Instruksi Mendagri Nomor 27 Tahun 1983
tentang Usia Perkawinan dalam Rangka Mendukung Program Kependudukan dan Keluarga Berencana menyebutkan bahwa perkawinan usia muda
adalah perkawinan yang dilakukan pada usia di bawah 20 tahun bagi wanita dan di bawah 25
tahun bagi pria.
Dalam Kompilasi Hukum Islam Pasal 15 Ayat
(1) dijelaskan bahwa untuk kemaslahatan keluarga dan rumah tangga, perkawinan hanya
boleh dilakukan calon mempelai yang telah
mencapai umur yang ditetapkan dalam Undang-Undang Nomor 1 Tahun 1974 pasal 7 ayat (1) yakni calon suami sekurang-kurangnya berumur 19 tahun dan
calon isteri sekurang-kurangnya berumur 16 tahun.

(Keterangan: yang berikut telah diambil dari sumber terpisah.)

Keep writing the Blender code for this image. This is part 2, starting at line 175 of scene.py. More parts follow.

Undang-Undang Nomor 1 Tahun 1974 Tentang
Perkawinan mempunyai hubungan erat dengan masalah kependudukan. Dengan adanya pembatasan
umur perkawinan baik bagi pria maupun wanita diharapkan laju angka kelahiran
dapat ditekan seminimal mungkin. Dengan demikian, program Keluarga Berencana Nasional dapat
berjalan seiring dan sejalan dengan Undang-undang ini.

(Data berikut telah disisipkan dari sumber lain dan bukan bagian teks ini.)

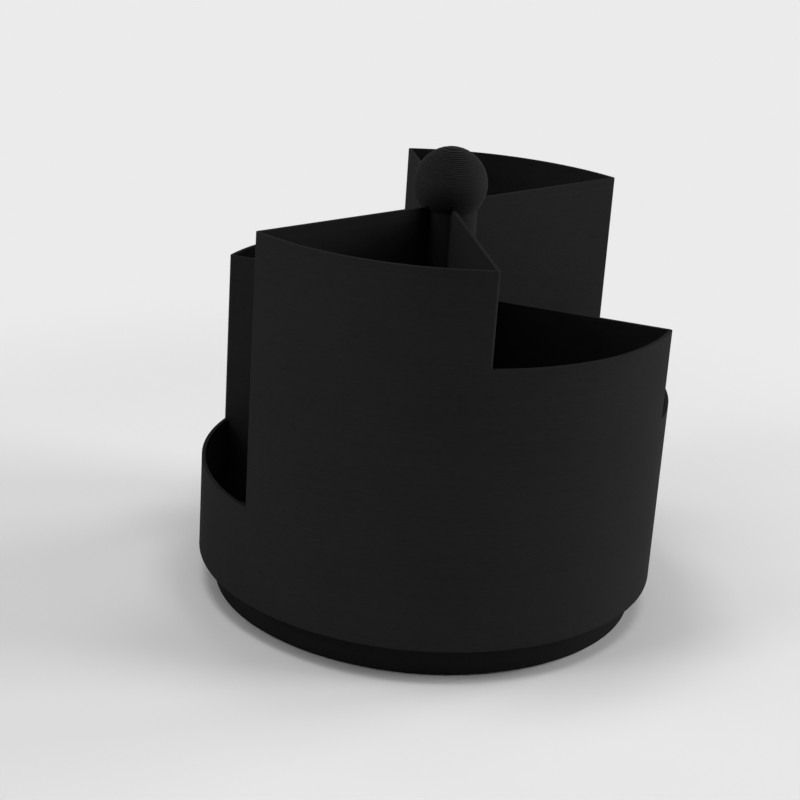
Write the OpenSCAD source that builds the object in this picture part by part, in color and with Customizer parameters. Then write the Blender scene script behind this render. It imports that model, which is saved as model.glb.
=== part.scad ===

Pada dasarnya penetapan batas usia
perkawinan memang bertujuan demi kemaslahatan dan kebaikan terutama bagi calon mempelai. Dalam
Penjelasan Umum Undang-Undang Nomor 1 Tahun 1974 Tentang Perkawinan Nomor 4 Huruf
(d) dijelaskan bahwa prinsip calon mempelai harus masak jiwa raganya dimaksudkan
agar dapat mewujudkan tujuan perkawinan secara baik tanpa berakhir pada
perceraian dan mendapat keturunan yang baik dan sehat. Oleh karena itu,
perkawinan di bawah umur harus dicegah. Dengan ketentuan ini, maka penetapan
batas usia perkawinan dalam Undang-Undang Perkawinan bersifat kaku. Artinya, tidak memberikan peluang bagi siapapun untuk melakukannya.
Meskipun telah ditetapkan batasan umur
namun masih terdapat penyimpangan dengan melakukan perkawinan di bawah umur. Terhadap penyimpangan ini, Undang-Undang
Perkawinan memberikan jalan keluar berupa dispensasi kawin kepada pengadilan. Berdasarkan Peraturan
Menteri Agama Nomor 3 Tahun 1975 bahwa Dispensasi Pengadilan Agama ialah penetapan
yang berupa dispensasi untuk calon suami yang belum mencapai umur 19 tahun dan
atau calon istri yang belum berumur 16 tahun yang dikeluarkan oleh Pengadilan
Agama.
Peradilan Agama sebagai salah satu
pelaksana kekuasaan kehakiman mempunyai tugas pokok untuk menerima, memeriksa dan mengadili serta memutuskan/menetapkan setiap perkara yang
diajukan kepadanya. Adapun perangkat Pengadilan Agama yang berwenang menetapkan dispensasi
kawin adalah hakim. Permohonan dispensasi kawin
ditujukan kepada Pengadilan Agama yang mewilayahi tempat kediaman pemohon. Dan
dalam surat permohonan itu harus dijelaskan alasan-alasan serta
keperluan/maksud permohonan itu serta dengan siapa rencana perkawinan
termaksud.
Untuk mengetahui kelayakan calon mempelai
yang akan melangsungkan perkawinan di bawah umur, maka dilakukanlah persidangan dengan
acara singkat. Dalam penetapan dispensasi
kawin, hakim mempertimbangkan antara lain kemampuan, kesiapan, kematangan
pihak-pihak calon mempelai sudah cukup baik mental dan fisik. Hakim menetapkan
dispensasi kawin harus didasarkan atas pertimbangan yang rasional dan memungkinkan untuk memberikan dispensasi kawin kepada calon
mempelai.
Pengadilan Agama setelah memeriksa dalam
persidangan dan berkeyakinan bahwa terdapat hal-hal yang memungkinkan untuk
memberikan dispensasi tersebut, maka Pengadilan
Agama memberikan dispensasi kawin dengan suatu penetapan.